→ Objective
Return the records exactly as they are.

→ Provided records

↓↓↓

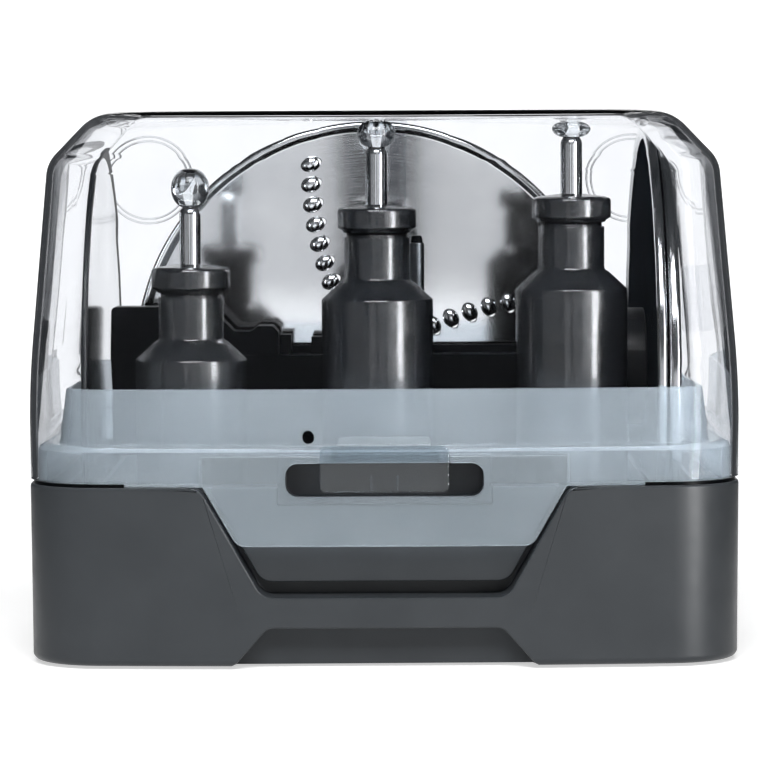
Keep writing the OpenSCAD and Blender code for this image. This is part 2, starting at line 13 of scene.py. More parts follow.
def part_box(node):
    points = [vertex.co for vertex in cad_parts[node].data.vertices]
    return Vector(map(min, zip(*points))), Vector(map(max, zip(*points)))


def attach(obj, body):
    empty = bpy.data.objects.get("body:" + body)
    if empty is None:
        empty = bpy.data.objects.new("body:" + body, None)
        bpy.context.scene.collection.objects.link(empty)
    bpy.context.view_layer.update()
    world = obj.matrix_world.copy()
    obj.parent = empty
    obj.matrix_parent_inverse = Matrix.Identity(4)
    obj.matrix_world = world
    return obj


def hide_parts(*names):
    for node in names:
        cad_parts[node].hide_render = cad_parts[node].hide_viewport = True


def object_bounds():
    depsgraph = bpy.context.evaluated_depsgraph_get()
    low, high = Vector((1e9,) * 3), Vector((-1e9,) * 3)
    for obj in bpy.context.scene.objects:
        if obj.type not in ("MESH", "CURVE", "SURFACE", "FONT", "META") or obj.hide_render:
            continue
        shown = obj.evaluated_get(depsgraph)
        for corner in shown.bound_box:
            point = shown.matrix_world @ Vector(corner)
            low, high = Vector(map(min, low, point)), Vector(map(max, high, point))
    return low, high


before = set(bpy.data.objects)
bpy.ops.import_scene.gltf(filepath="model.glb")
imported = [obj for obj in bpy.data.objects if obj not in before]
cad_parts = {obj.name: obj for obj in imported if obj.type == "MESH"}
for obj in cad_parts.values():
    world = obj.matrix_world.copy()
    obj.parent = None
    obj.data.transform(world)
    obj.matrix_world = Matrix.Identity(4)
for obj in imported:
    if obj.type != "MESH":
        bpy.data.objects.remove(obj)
CAD_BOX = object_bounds()
MM = 0.001


def span(node):
    """Lowest and highest corner of a CAD node, in millimetres."""
    low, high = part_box(node)
    return low / MM, high / MM


def middle(node):
    low, high = span(node)
    return (low + high) / 2


def half_width(node):
    low, high = span(node)
    return (high.x - low.x) / 2


# ---------- sizes in millimetres, read from the frame ----------

CASE_W = (CAD_BOX[1].x - CAD_BOX[0].x) / MM
CASE_D = (CAD_BOX[1].y - CAD_BOX[0].y) / MM
CASE_H = CAD_BOX[1].z / MM
HALF_W = CASE_W / 2
HALF_D = CASE_D / 2
FRONT = -HALF_D
LID_Z = span("lid_shell")[0].z
BASE_Z, RIM_Z = (corner.z for corner in span("base_shell"))
APRON_Z, GUARD_Z = (corner.z for corner in span("guard_collar"))
TAB_LO, TAB_HI = span("latch_tab")
CUP_LO, CUP_HI = span("latch_cup")

# ---------- sizes in millimetres, that the frame's boxes don't give ----------

CORNER_R = 31
BOW = 6
LID_WALL = 2.6
LID_BROW_Z = 202.6
LID_EDGE_R = 4.5
NOTCH_Z = 85.7
SEAM_UP = 1.4
SEAM_IN, SEAM_BACK = 1.4, 3.3
RING_X, RING_SHIFT, RING_Z = 110.3, 2.7, 194
RING_RADII = (18, 20)
HOLE_X0, HOLE_X1 = -32.8, -28


# ---------- outlines ----------

def points(*pairs):
    return [Vector(p) for p in pairs]


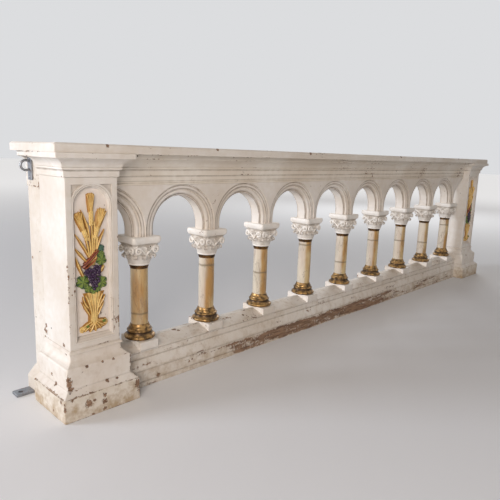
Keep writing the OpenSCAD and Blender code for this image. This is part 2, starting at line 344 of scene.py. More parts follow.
rail_low, rail_high = box_mm("base_rail")
half_depth, ridge = rail_high[1], rail_high[2]
front_half = [(0, ridge), (-58, ridge - 19), (-58, 117), (-54, 116), (-54, 91), (-57, 89.5),
              (-58, 86), (-66, 64), (-66, 57), (-63, 55), (-63, 15), (1 - half_depth, 14),
              (-half_depth, 13), (-half_depth, 0)]
back_half = [(-y, z) for y, z in reversed(front_half[1:])]
rail_knocks = [(-997, 0, 139, 9), (-985, -14, 136, 6), (-682, -26, 132, 6), (-1105, -66, 24, 9),
               (-976, -63, 34, 5), (-962, -63, 38, 4)]
rail_paint = oil_paint("brushed_oil_paint_scuffed_rail", "#ebe6df", "#ddd4c9", worn=0.25, dirt_and_shade=0.6,
                       scuffs=rail_knocks, fascia=True, stain=0.55)
piece("base_rail_body", [milled(front_half + back_half, rail_low[0], rail_high[0])],
      rail_paint, ["base_rail"])

# ---- Column blocks -------------------------------------------------------------------------
# Nine square softwood blocks let into the ridge of the base rail, one under each column.
# Their arrises are chipped, and the paint is whiter here because it was touched up.


def framed(profile, middle, half, radius=2.0, flank=7.0, ease=1.6):
    """A moulding profile of (out, z) points carried round a rectangle, from the bottom to the top.

    At each profile point the ring is a rectangle of half sizes half + out, and each of its corners
    is a quarter circle of the given radius between two flank points. The radius may be a function
    of z that gives one for each corner. The proud value is the larger of the profile's and the
    ring's."""
    points, along = eased(profile, ease, closed=False)
    out, z = points.T
    steps = 4
    turns = np.arange(4)[:, None] * 90 + np.linspace(0, 90, steps)
    turns = np.radians(turns)
    radius = radius(z) if callable(radius) else np.full((len(z), 4), float(radius))
    sign = np.array([(1, 1), (-1, 1), (-1, -1), (1, -1)])
    centre = sign[None] * (np.array(half)[None, None] + out[:, None, None] - radius[..., None])
    arc = np.stack([np.cos(turns), np.sin(turns)], -1)
    corner = centre[:, :, None] + radius[:, :, None, None] * arc[None]
    before = corner[:, :, :1] - flank * np.stack([-arc[:, :1, 1], arc[:, :1, 0]], -1)
    after = corner[:, :, -1:] + flank * np.stack([-arc[:, -1:, 1], arc[:, -1:, 0]], -1)
    ring = np.concatenate([before, corner, after], 2).reshape(len(out), -1, 2)
    grid = np.empty((*ring.shape[:2], 3))
    grid[..., :2] = ring + np.array(middle)
    grid[..., 2] = z[:, None]
    round_corner = np.tile([0] + [1] * steps + [0], 4) * 0.8
    proud = np.where(along[:, None] < 0, along[:, None], np.maximum(along[:, None], round_corner))
    return surface(grid, proud)


def upright(low, high, inset=4.0):
    """Profile of a plain block: its side, with the eased arrises at the top and the bottom."""
    return [(-inset, low), (0, low), (0, high), (-inset, high)]


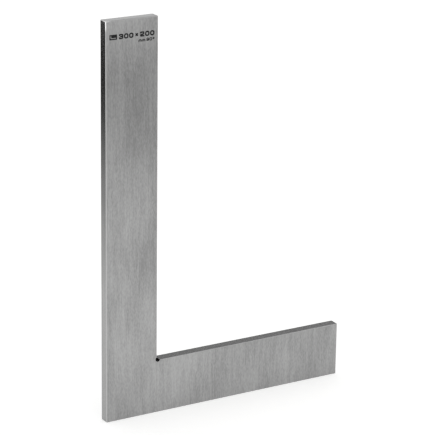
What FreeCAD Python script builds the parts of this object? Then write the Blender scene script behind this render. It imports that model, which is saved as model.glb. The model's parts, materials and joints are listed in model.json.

↑↑↑

→ Result of the exercise
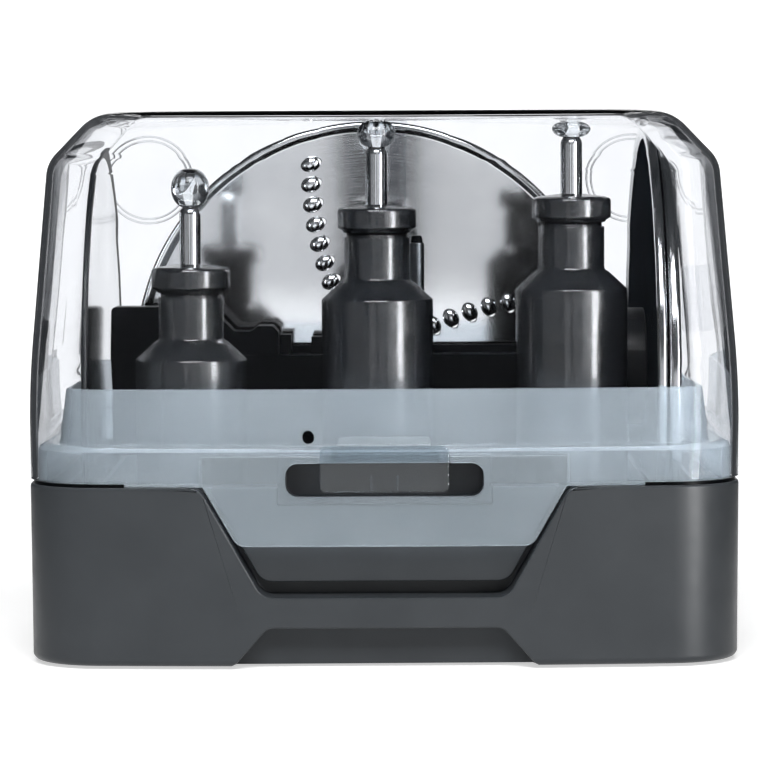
Keep writing the OpenSCAD and Blender code for this image. This is part 2, starting at line 13 of scene.py. More parts follow.
def part_box(node):
    points = [vertex.co for vertex in cad_parts[node].data.vertices]
    return Vector(map(min, zip(*points))), Vector(map(max, zip(*points)))


def attach(obj, body):
    empty = bpy.data.objects.get("body:" + body)
    if empty is None:
        empty = bpy.data.objects.new("body:" + body, None)
        bpy.context.scene.collection.objects.link(empty)
    bpy.context.view_layer.update()
    world = obj.matrix_world.copy()
    obj.parent = empty
    obj.matrix_parent_inverse = Matrix.Identity(4)
    obj.matrix_world = world
    return obj


def hide_parts(*names):
    for node in names:
        cad_parts[node].hide_render = cad_parts[node].hide_viewport = True


def object_bounds():
    depsgraph = bpy.context.evaluated_depsgraph_get()
    low, high = Vector((1e9,) * 3), Vector((-1e9,) * 3)
    for obj in bpy.context.scene.objects:
        if obj.type not in ("MESH", "CURVE", "SURFACE", "FONT", "META") or obj.hide_render:
            continue
        shown = obj.evaluated_get(depsgraph)
        for corner in shown.bound_box:
            point = shown.matrix_world @ Vector(corner)
            low, high = Vector(map(min, low, point)), Vector(map(max, high, point))
    return low, high


before = set(bpy.data.objects)
bpy.ops.import_scene.gltf(filepath="model.glb")
imported = [obj for obj in bpy.data.objects if obj not in before]
cad_parts = {obj.name: obj for obj in imported if obj.type == "MESH"}
for obj in cad_parts.values():
    world = obj.matrix_world.copy()
    obj.parent = None
    obj.data.transform(world)
    obj.matrix_world = Matrix.Identity(4)
for obj in imported:
    if obj.type != "MESH":
        bpy.data.objects.remove(obj)
CAD_BOX = object_bounds()
MM = 0.001


def span(node):
    """Lowest and highest corner of a CAD node, in millimetres."""
    low, high = part_box(node)
    return low / MM, high / MM


def middle(node):
    low, high = span(node)
    return (low + high) / 2


def half_width(node):
    low, high = span(node)
    return (high.x - low.x) / 2


# ---------- sizes in millimetres, read from the frame ----------

CASE_W = (CAD_BOX[1].x - CAD_BOX[0].x) / MM
CASE_D = (CAD_BOX[1].y - CAD_BOX[0].y) / MM
CASE_H = CAD_BOX[1].z / MM
HALF_W = CASE_W / 2
HALF_D = CASE_D / 2
FRONT = -HALF_D
LID_Z = span("lid_shell")[0].z
BASE_Z, RIM_Z = (corner.z for corner in span("base_shell"))
APRON_Z, GUARD_Z = (corner.z for corner in span("guard_collar"))
TAB_LO, TAB_HI = span("latch_tab")
CUP_LO, CUP_HI = span("latch_cup")

# ---------- sizes in millimetres, that the frame's boxes don't give ----------

CORNER_R = 31
BOW = 6
LID_WALL = 2.6
LID_BROW_Z = 202.6
LID_EDGE_R = 4.5
NOTCH_Z = 85.7
SEAM_UP = 1.4
SEAM_IN, SEAM_BACK = 1.4, 3.3
RING_X, RING_SHIFT, RING_Z = 110.3, 2.7, 194
RING_RADII = (18, 20)
HOLE_X0, HOLE_X1 = -32.8, -28


# ---------- outlines ----------

def points(*pairs):
    return [Vector(p) for p in pairs]


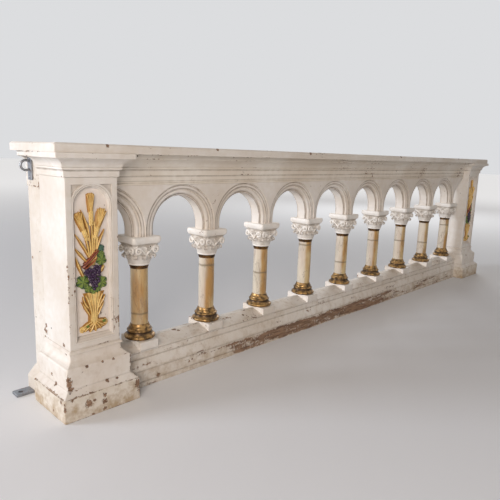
Keep writing the OpenSCAD and Blender code for this image. This is part 2, starting at line 344 of scene.py. More parts follow.
rail_low, rail_high = box_mm("base_rail")
half_depth, ridge = rail_high[1], rail_high[2]
front_half = [(0, ridge), (-58, ridge - 19), (-58, 117), (-54, 116), (-54, 91), (-57, 89.5),
              (-58, 86), (-66, 64), (-66, 57), (-63, 55), (-63, 15), (1 - half_depth, 14),
              (-half_depth, 13), (-half_depth, 0)]
back_half = [(-y, z) for y, z in reversed(front_half[1:])]
rail_knocks = [(-997, 0, 139, 9), (-985, -14, 136, 6), (-682, -26, 132, 6), (-1105, -66, 24, 9),
               (-976, -63, 34, 5), (-962, -63, 38, 4)]
rail_paint = oil_paint("brushed_oil_paint_scuffed_rail", "#ebe6df", "#ddd4c9", worn=0.25, dirt_and_shade=0.6,
                       scuffs=rail_knocks, fascia=True, stain=0.55)
piece("base_rail_body", [milled(front_half + back_half, rail_low[0], rail_high[0])],
      rail_paint, ["base_rail"])

# ---- Column blocks -------------------------------------------------------------------------
# Nine square softwood blocks let into the ridge of the base rail, one under each column.
# Their arrises are chipped, and the paint is whiter here because it was touched up.


def framed(profile, middle, half, radius=2.0, flank=7.0, ease=1.6):
    """A moulding profile of (out, z) points carried round a rectangle, from the bottom to the top.

    At each profile point the ring is a rectangle of half sizes half + out, and each of its corners
    is a quarter circle of the given radius between two flank points. The radius may be a function
    of z that gives one for each corner. The proud value is the larger of the profile's and the
    ring's."""
    points, along = eased(profile, ease, closed=False)
    out, z = points.T
    steps = 4
    turns = np.arange(4)[:, None] * 90 + np.linspace(0, 90, steps)
    turns = np.radians(turns)
    radius = radius(z) if callable(radius) else np.full((len(z), 4), float(radius))
    sign = np.array([(1, 1), (-1, 1), (-1, -1), (1, -1)])
    centre = sign[None] * (np.array(half)[None, None] + out[:, None, None] - radius[..., None])
    arc = np.stack([np.cos(turns), np.sin(turns)], -1)
    corner = centre[:, :, None] + radius[:, :, None, None] * arc[None]
    before = corner[:, :, :1] - flank * np.stack([-arc[:, :1, 1], arc[:, :1, 0]], -1)
    after = corner[:, :, -1:] + flank * np.stack([-arc[:, -1:, 1], arc[:, -1:, 0]], -1)
    ring = np.concatenate([before, corner, after], 2).reshape(len(out), -1, 2)
    grid = np.empty((*ring.shape[:2], 3))
    grid[..., :2] = ring + np.array(middle)
    grid[..., 2] = z[:, None]
    round_corner = np.tile([0] + [1] * steps + [0], 4) * 0.8
    proud = np.where(along[:, None] < 0, along[:, None], np.maximum(along[:, None], round_corner))
    return surface(grid, proud)


def upright(low, high, inset=4.0):
    """Profile of a plain block: its side, with the eased arrises at the top and the bottom."""
    return [(-inset, low), (0, low), (0, high), (-inset, high)]


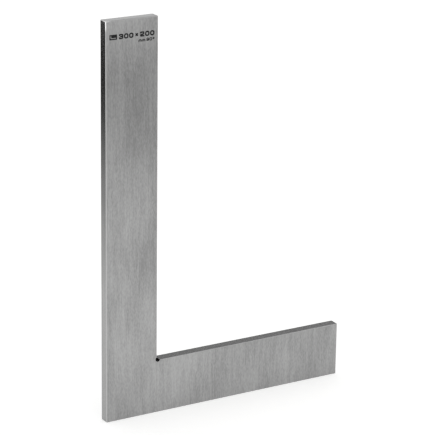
What FreeCAD Python script builds the parts of this object? Then write the Blender scene script behind this render. It imports that model, which is saved as model.glb. The model's parts, materials and joints are listed in model.json.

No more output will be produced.